The "speaker" (thinker is more accurate a term) here is Stephen Dedalus, who is in the midst of entertaining a few of Dublin's literati, one of whom is George Russell who wrote poetry under the pseudonym AE. Mind you, George Russell was an actual poet. Now, how Russell chose AE involves some boring coincidences involving the word "aeon," not worth typing out, but Russell was an occultist, and so "aeon" had significance to him. A definition of it: "Aeon: (1) In Gnosticism, an emanation from Deity, and the medium of expression" (Don Gifford, "Ulysses Annotated" revised and expanded edition, p. 199). Now, if I can find the word "flux" in the book, I might actually have something.

-- Lee (red_halcyon@hotmail.com), April 10, 2002.

Hmmm. That's a really interesting definition of Aeon. It lends a whole new interpretation to the Demiurge episode. I also like the idea of Aeon as some kind of eternal cosmic force rather than a mere human. (That would explain why she keeps dying and coming back).

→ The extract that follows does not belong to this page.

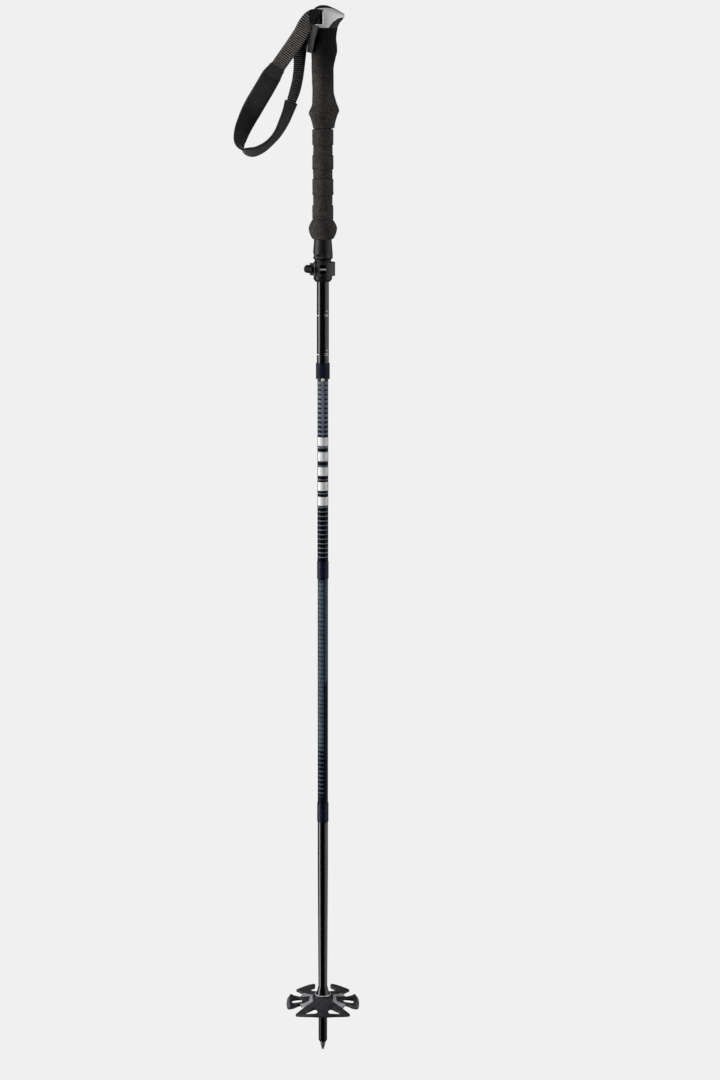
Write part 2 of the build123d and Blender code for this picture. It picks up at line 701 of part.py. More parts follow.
# ---------------------------------------------------------------- powder basket
HUB_TOP = CONE_BOTTOM - GAP
HUB_R = 10.2
HUB_BORE = SEAT_R + RUN
HUB_BOTTOM = 61.0
RING_IN = 8.9
RING_DEPTH = 1.2
PLATE_THICK = 2.6
# the upper surface of the dish: distance from the axis, height
DISH = [(HUB_R, 72.6), (15.0, 70.6), (26.0, 67.6), (40.0, 66.0), (56.0, 67.4)]
NOTCH_HEIGHT = 50.0  # the plan of the lobes is drawn below the dish and extruded through it
INSERT_REACH = 32.0
INSERT_WIDTH = 13.0
# Each lobe in plan, from its root at the hub outwards: half width and distance of its root and of
# its corners, then the reach of its arched edge. Two wide lobes lie at front and back.
WIDE_LOBE = (11.0, 12.0, 35.0, 38.0, 50.0)
SIDE_LOBE = (8.0, 15.0, 24.0, 43.5, 47.0)
WIDE_HOLE = [(7.5, 41), (22.3, 41), (18.7, 34), (9.3, 27)]
SIDE_HOLE = [(-8.5, 41), (8.5, 41), (6.5, 28), (-6.5, 28)]
# the round opening of the back lobe, right half, which breaks through its rim
OPEN_NOTCH = [(10, 53), (10, 42), (15.5, 37.5), (17.3, 32), (14, 27), (7, 25)]


def lobe_plane(turn):
    """A plan plane turned about the shaft, whose local +Y is the middle of a lobe."""
    angle = radians(turn)
    return Plane(origin=(0, 0, NOTCH_HEIGHT), x_dir=(cos(angle), sin(angle), 0), z_dir=(0, 0, 1))


def dish(drop, thickness):
    """The dished disc that the basket's pieces are cut from."""
    upper = [(r, z - drop) for r, z in DISH]
    lower = [(r, z - drop - thickness) for r, z in reversed(DISH)]
    with BuildPart() as disc:
        with BuildSketch(FRONT):
            with BuildLine():
                Polyline(*upper, *lower, close=True)
            make_face()
        revolve(axis=Axis.Z)
    return disc.part


with BuildPart() as basket:
    for turn, lobe in ((0, WIDE_LOBE), (180, WIDE_LOBE), (90, SIDE_LOBE), (270, SIDE_LOBE)):
        root, root_out, corner, corner_out, reach = lobe
        with BuildSketch(lobe_plane(turn)):
            with BuildLine():
                Polyline(
                    (-corner, corner_out), (-root, root_out), (0, 0), (root, root_out), (corner, corner_out)
                )
                ThreePointArc((corner, corner_out), (0, reach), (-corner, corner_out))
            make_face()
            if turn == 0:
                with BuildLine():
                    Polyline(*OPEN_NOTCH, *[(-x, y) for x, y in reversed(OPEN_NOTCH)], close=True)
                make_face(mode=Mode.SUBTRACT)
            elif lobe is WIDE_LOBE:
                with BuildLine():
                    Polyline(*WIDE_HOLE, close=True)
                make_face(mode=Mode.SUBTRACT)
                with BuildLine():
                    Polyline(*[(-x, y) for x, y in WIDE_HOLE], close=True)
                make_face(mode=Mode.SUBTRACT)
            else:
                with BuildLine():
                    Polyline(*SIDE_HOLE, close=True)
                make_face(mode=Mode.SUBTRACT)
    extrude(amount=40)
    add(dish(0, PLATE_THICK), mode=Mode.INTERSECT)
    with BuildSketch(Plane.XY.offset(HUB_BOTTOM)):
        Circle(HUB_R)
    extrude(amount=HUB_TOP - HUB_BOTTOM)
    with BuildSketch(Plane.XY.offset(HUB_BOTTOM)):
        Circle(HUB_BORE)
    extrude(amount=HUB_TOP - HUB_BOTTOM, mode=Mode.SUBTRACT)
    with BuildSketch(Plane.XY.offset(HUB_TOP)):
        Circle(HUB_R)
        Circle(RING_IN, mode=Mode.SUBTRACT)
    extrude(amount=-RING_DEPTH, mode=Mode.SUBTRACT)
basket.part.label = "basket"
export_step(basket.part, "parts/basket.step")

with BuildPart() as basket_insert:
    with BuildSketch(Plane.XY.offset(NOTCH_HEIGHT)):
        for turn in (45, 135):
            Rectangle(2 * INSERT_REACH, INSERT_WIDTH, rotation=turn)
        Circle(HUB_R, mode=Mode.SUBTRACT)
    extrude(amount=40)
    add(dish(PLATE_THICK, 1.8), mode=Mode.INTERSECT)
basket_insert.part.label = "basket_insert"
export_step(basket_insert.part, "parts/basket_insert.step")

with BuildPart() as hub_ring:
    with BuildSketch(Plane.XY.offset(HUB_TOP - RING_DEPTH)):
        Circle(HUB_R)
        Circle(RING_IN, mode=Mode.SUBTRACT)
    extrude(amount=RING_DEPTH + 0.9)
    fillet(hub_ring.edges().group_by(Axis.Z)[-1], 0.4)
hub_ring.part.label = "hub_ring"
export_step(hub_ring.part, "parts/hub_ring.step")

# ---------------------------------------------------------------- tension cord, its spring and ends
SEAT_BOTTOM = 700.0
SEAT_TOP = 706.0
STOP_BOTTOM = 826.0
STOP_TOP = 833.0
ANCHOR_BOTTOM = 236.0
ANCHOR_TOP = 248.0
SPRING_R = 4.4
SPRING_WIRE = 0.6
SPRING_TURNS = 14

with BuildPart() as spring_seat:
    with BuildSketch(Plane.XY.offset(SEAT_BOTTOM)):
        Circle(SECTION_2_IN)
        Circle(GUIDE_BORE, mode=Mode.SUBTRACT)
    extrude(amount=SEAT_TOP - SEAT_BOTTOM)
spring_seat.part.label = "spring_seat"
export_step(spring_seat.part, "parts/spring_seat.step")

with BuildPart() as cord_stop:
    with BuildSketch(Plane.XY.offset(STOP_BOTTOM)):
        Circle(SECTION_2_IN - 2 * GAP)
        Circle(CORD_R, mode=Mode.SUBTRACT)
    extrude(amount=STOP_TOP - STOP_BOTTOM)
    chamfer(cord_stop.faces().sort_by(Axis.Z)[-1].edges().sort_by(SortBy.LENGTH)[-1], 1)
cord_stop.part.label = "cord_stop"
export_step(cord_stop.part, "parts/cord_stop.step")

with BuildPart() as cord_anchor:
    with BuildSketch(Plane.XY.offset(ANCHOR_BOTTOM)):
        Circle(LOWER_IN)
        Circle(CORD_R, mode=Mode.SUBTRACT)
    extrude(amount=ANCHOR_TOP - ANCHOR_BOTTOM)
cord_anchor.part.label = "cord_anchor"
export_step(cord_anchor.part, "parts/cord_anchor.step")

with BuildPart() as tension_cord:
    with BuildSketch(Plane.XY.offset(ANCHOR_BOTTOM - 3)):
        Circle(CORD_R)
    extrude(amount=STOP_TOP - ANCHOR_BOTTOM + 6)
tension_cord.part.label = "tension_cord"
export_step(tension_cord.part, "parts/tension_cord.step")

with BuildPart() as tension_spring:
    spring_length = STOP_BOTTOM - SEAT_TOP - 2 * SPRING_WIRE - 2 * RUN
    spring_start = (0, 0, SEAT_TOP + SPRING_WIRE + RUN)
    with BuildLine() as coil_line:
        Helix(spring_length / SPRING_TURNS, spring_length, SPRING_R, center=spring_start)
    with BuildSketch(Plane(origin=coil_line.line @ 0, z_dir=coil_line.line % 0)):
        Circle(SPRING_WIRE)
    sweep()
tension_spring.part.label = "tension_spring"
export_step(tension_spring.part, "parts/tension_spring.step")

with BuildPart() as inner_guide:
    with BuildSketch(Plane.XY.offset(SECTION_2_TOP)):
        Circle(UPPER_IN)
    extrude(amount=4)
    with BuildSketch(Plane.XY.offset(SECTION_2_TOP)):
        Circle(SECTION_2_IN)
    extrude(amount=-12)
inner_guide.part.label = "inner_guide"
export_step(inner_guide.part, "parts/inner_guide.step")

# ---------------------------------------------------------------- wrist strap
# The strap is a ribbon. Each station gives its middle and the direction across it, from the edge
# nearer the front to the edge farther back; the ribbon's width is held and it twists between them.
WEBBING_WIDTH = 18.5
WEBBING_THICK = 1.8
PAD_WIDTH = 25.0
PAD_THICK = 3.4
# from the cap down to the seam, round the padded band, and back up to the cap
UPPER_LEG = [
    ((-3.0, -11.6, 1330.5), (0.0, 4, -16)),
    ((-14.0, -12.4, 1330.0), (5.5, 4, -16)),
    ((-20.5, -12.0, 1323.0), (13, 4, -11)),
    ((-26.5, -10.5, 1311.8), (16, 1, -9)),
    ((-35.8, -9.2, 1297.7), (17, 1, -8.5)),
    ((-46.0, -7.4, 1283.5), (17, 2, -8)),
]
PAD = [
    ((-55.0, -5.0, 1271.0), (17, 4, -7.5)),
    ((-62.5, -3.6, 1260.2), (20, 6, -9)),
    ((-73.0, -1.5, 1242.5), (22, 3, -10)),
    ((-84.0, 0.5, 1224.3), (22, 3, -10)),
    ((-93.3, 1.5, 1206.7), (19, 11, -11)),
    ((-100.0, 1.5, 1191.2), (16, 16, -10)),
    ((-102.4, 0.8, 1178.0), (12, 20, -8)),
    ((-98.5, 0.2, 1169.0), (6, 23, -8)),
    ((-87.5, 0.0, 1166.3), (0, 22, -11)),
    ((-75.8, 0.2, 1170.3), (2, 22.7, -10)),
    ((-64.6, 0.6, 1178.8), (5, 23.5, -6)),
    ((-55.3, 1.2, 1189.8), (7, 23, -5)),
    ((-47.9, 1.6, 1203.8), (11, 22, -4)),
    ((-42.3, 1.6, 1217.5), (13, 21, -2)),
    ((-38.9, 1.5, 1228.0), (13, 16, -1)),
]
LOWER_LEG = [
    ((-34.6, 2.0, 1240.5), (13, 12.5, 0.5)),
    ((-31.0, 2.0, 1256.0), (13, 12.5, 2)),
    ((-29.0, 1.0, 1272.7), (13, 11, 2.4)),
    ((-28.0, -1.5, 1290.0), (14, 7, 4)),
    ((-26.5, -4.4, 1304.0), (15, 3, 5)),
    ((-22.5, -7.2, 1316.0), (13, 2, -6)),
    ((-15.5, -9.4, 1326.0), (5, 3, -15)),
    ((-5.0, -9.4, 1330.5), (0, 4, -16)),
]
TAIL = [
    ((-9.6, -12.6, 1321.0), (9, -6, -1)),
    ((-13.2, -10.2, 1306.7), (8.6, -9, 2)),
    ((-16.6, -8.6, 1287.5), (6.5, -10, 6)),
]
TAIL_WIDTH = 13.0


def ribbon_planes(stations):
    """A plane across the ribbon at each station, with its local X across the ribbon."""
    middles = [Vector(*middle) for middle, across in stations]
    planes = []
    for i, (middle, across) in enumerate(stations):
        ahead = middles[min(i + 1, len(middles) - 1)] - middles[max(i - 1, 0)]
        side = Vector(*across).normalized()
        along = ahead - side * ahead.dot(side)
        planes.append(Plane(origin=middles[i], x_dir=side, z_dir=along.normalized()))
    return planes


STRAP = ribbon_planes(UPPER_LEG + PAD + LOWER_LEG)
SEAM = len(UPPER_LEG)  # the station where the webbing is sewn to the padded band
PAD_END = SEAM + len(PAD) - 1
# each ribbon: its planes, width and thickness, and the pieces that it is trimmed against
RIBBONS = {
    "strap_upper_leg": (STRAP[: SEAM + 1], WEBBING_WIDTH, WEBBING_THICK, [cap_shell]),
    "strap_pad": (STRAP[SEAM : PAD_END + 1], PAD_WIDTH, PAD_THICK, []),
    "strap_lower_leg": (STRAP[PAD_END:], WEBBING_WIDTH, WEBBING_THICK, [cap_shell]),
    "strap_tail": (ribbon_planes(TAIL), TAIL_WIDTH, WEBBING_THICK, [cap_shell]),
}
webbing = []
for name, (planes, width, thickness, neighbours) in RIBBONS.items():
    with BuildPart() as ribbon:
        for plane in planes:
            with BuildSketch(plane):
                Rectangle(width, thickness)
        loft(ruled=True)
        for neighbour in neighbours + webbing:
            add(neighbour.part, mode=Mode.SUBTRACT)
    webbing.append(ribbon)
    with BuildPart() as trimmed:
        add(ribbon.solids().sort_by(SortBy.VOLUME)[-1])
    trimmed.part.label = name
    export_step(trimmed.part, f"parts/{name}.step")
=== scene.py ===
from math import cos, hypot, pi, radians, sin

import bmesh
import bpy
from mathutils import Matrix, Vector, geometry, kdtree, noise


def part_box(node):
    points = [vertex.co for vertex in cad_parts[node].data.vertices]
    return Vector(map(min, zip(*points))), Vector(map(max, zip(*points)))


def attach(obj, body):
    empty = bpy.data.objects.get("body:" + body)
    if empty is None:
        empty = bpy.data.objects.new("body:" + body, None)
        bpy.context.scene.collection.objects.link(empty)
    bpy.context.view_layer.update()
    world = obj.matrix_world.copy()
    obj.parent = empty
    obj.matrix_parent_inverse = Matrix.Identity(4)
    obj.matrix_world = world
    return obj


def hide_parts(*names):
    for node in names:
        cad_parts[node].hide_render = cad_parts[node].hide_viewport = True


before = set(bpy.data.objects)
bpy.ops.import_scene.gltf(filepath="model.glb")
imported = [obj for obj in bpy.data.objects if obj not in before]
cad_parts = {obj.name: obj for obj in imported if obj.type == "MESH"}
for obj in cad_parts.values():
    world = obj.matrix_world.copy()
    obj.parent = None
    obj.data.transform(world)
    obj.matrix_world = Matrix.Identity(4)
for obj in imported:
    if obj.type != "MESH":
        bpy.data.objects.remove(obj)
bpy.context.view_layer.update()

# The looks of an adjustable folding ski pole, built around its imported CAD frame. Lengths are in
# millimetres until a mesh is made, where MM turns them into Blender's metres. The frame is the
# CAD's: the origin is the carbide point, +Z runs up the shaft, and -Y faces the camera.
MM = 0.001
UP = Vector((0, 0, 1))
SCENE = bpy.context.scene
HANDLE_YAW = radians(35)
BEAK = Vector((cos(HANDLE_YAW), sin(HANDLE_YAW), 0))
SIDE = Vector((-sin(HANDLE_YAW), cos(HANDLE_YAW), 0))


def low(node, axis=2):
    """A CAD node's lowest place along an axis, in mm."""
    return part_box(node)[0][axis] / MM


def high(node, axis=2):
    """A CAD node's highest place along an axis, in mm."""
    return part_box(node)[1][axis] / MM


def add(name, data):
    """A new object in the scene."""
    made = bpy.data.objects.new(name, data)
    SCENE.collection.objects.link(made)
    return made


def shade(mesh, angle):
    """Smooth shading, except at edges sharper than an angle in degrees."""
    mesh.polygons.foreach_set("use_smooth", [True] * len(mesh.polygons))
    mesh.set_sharp_from_angle(angle=radians(angle))


# ---- colours and material nodes
def srgb(red, green, blue):
    """A shader's linear colour from 0 to 255 screen values."""

    def linear(value):
        share = value / 255
        return share / 12.92 if share <= 0.04045 else ((share + 0.055) / 1.055) ** 2.4

    return (linear(red), linear(green), linear(blue), 1)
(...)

-- Logo (Vosepherus@aol.com), April 10, 2002.

(That would explain why she keeps dying and coming back).

Ulysses offers another word for this phenomenon: metempsychosis. I say, you can find just about everything in these pages.

-- Lee (red_halcyon@hotmail.com), April 12, 2002.


Well, normal human souls would undergo metempscyhosis, but an "emanation from Deity" would never have a real body to begin with. Whenever Aeon dies she comes back as Aeon not as someone or something else.